Ms. Zeamer's posting to the Maine woods mirrors federal plans to move 150 million people - two-thirds the US population - from 400 high-risk areas to 2, 000 host areas if a nuclear attack appears imminent. As part of the Reagan administration's planned $4.2 billion, seven-year civil defense buildup, each state is working on plans to evacuate people from cities, military bases, and strategic industries if nuclear war looms.

Massachusetts is ''ahead of most states in planning'' for evacuation if a nuclear attack threatens, says Doug Forbes, chief planner of the Massachusetts Civil Defense Agency. The state is marking individual shelters and expects to be stocking them over the next six or seven years. But the towns of Amherst, Acton, Cambridge, Newton, and Northampton have said they will not cooperate with state planning.

They join Arlington, Va., Boulder, Colo., Greensboro, N.C., Houston, Little Rock, Ark., Marin County, Calif., New York, Philadelphia, Sacramento, Calif., St. Alban's, Vt., and Woodstock, Vt., which all have rejected federal civil defense plans.

Recently, the Boston City Council held a stormy daylong public hearing on evacuation plans for the city.

Litchfield's summer camps along its seven lakes might prove its ''biggest resource'' during an evacuation, Mr. Landry says. But while striving to cooperate with federal plans, he points out that Litchfield itself ''might need to evacuate'' since it is within the evacuation zone of the Maine Yankee nuclear power plant.

The Federal Emergency Management Agency (FEMA), charged with overseeing evacuation in the likelihood of nuclear attack, is undeterred by growing public doubts about the merits such planning. At FEMA's request, the Gallup Organization is conducting a poll of Americans' knowledge and opinion of civil defense.

While planners determine how much earth would need to be shoveled against buildings, or how 1,500 cars per lane per hour could begin their trip using all six lanes of the Massachusetts Turnpike, President Reagan seeks to boost civil defense spending to $252 million next year from $133 million requested this year. The administration also wants to increase the number of federally-paid civil defense planners from the current 200 to 485 next year.

''Unwise and futile, quite impractical'' is how John Steinbruner, director of foreign policy studies at the Brookings Institution, describes such a civil defense push. ''As long as you are in the continental US, there is nowhere you can go to be really be safe'' during a nuclear war, says Mr.

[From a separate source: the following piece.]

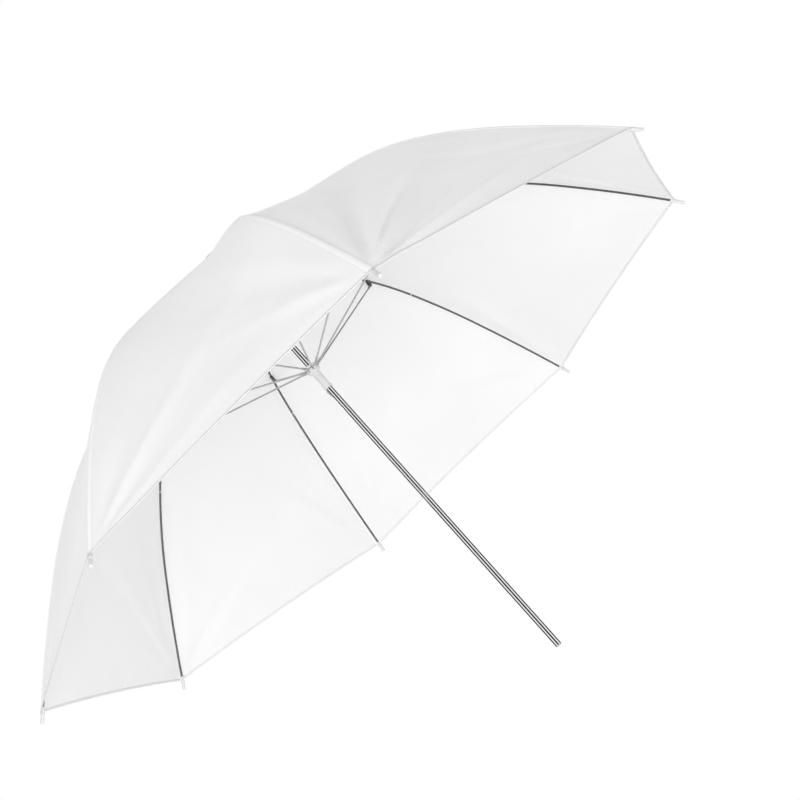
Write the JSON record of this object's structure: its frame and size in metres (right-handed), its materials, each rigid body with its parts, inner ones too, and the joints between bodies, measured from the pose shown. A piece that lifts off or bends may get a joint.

Steinbruner, an expert on strategic nuclear policy.

US planning assumes that any nuclear attack would be preceded by weeks of rising international tension and that the USSR has extensive civil defense plans.

Intercontinental ballistic missiles (ICBMs) launched from the Soviet Union could reach US targets in half an hour. But civil defense officials say a period of deteriorating international relations would allow adequate evacuation time. They say all but three US ''risk'' areas - New York, Los Angeles, and San Francisco/Oakland - could be evacuated in three days or less, while it would take three to seven days to evacuate all Soviet cities.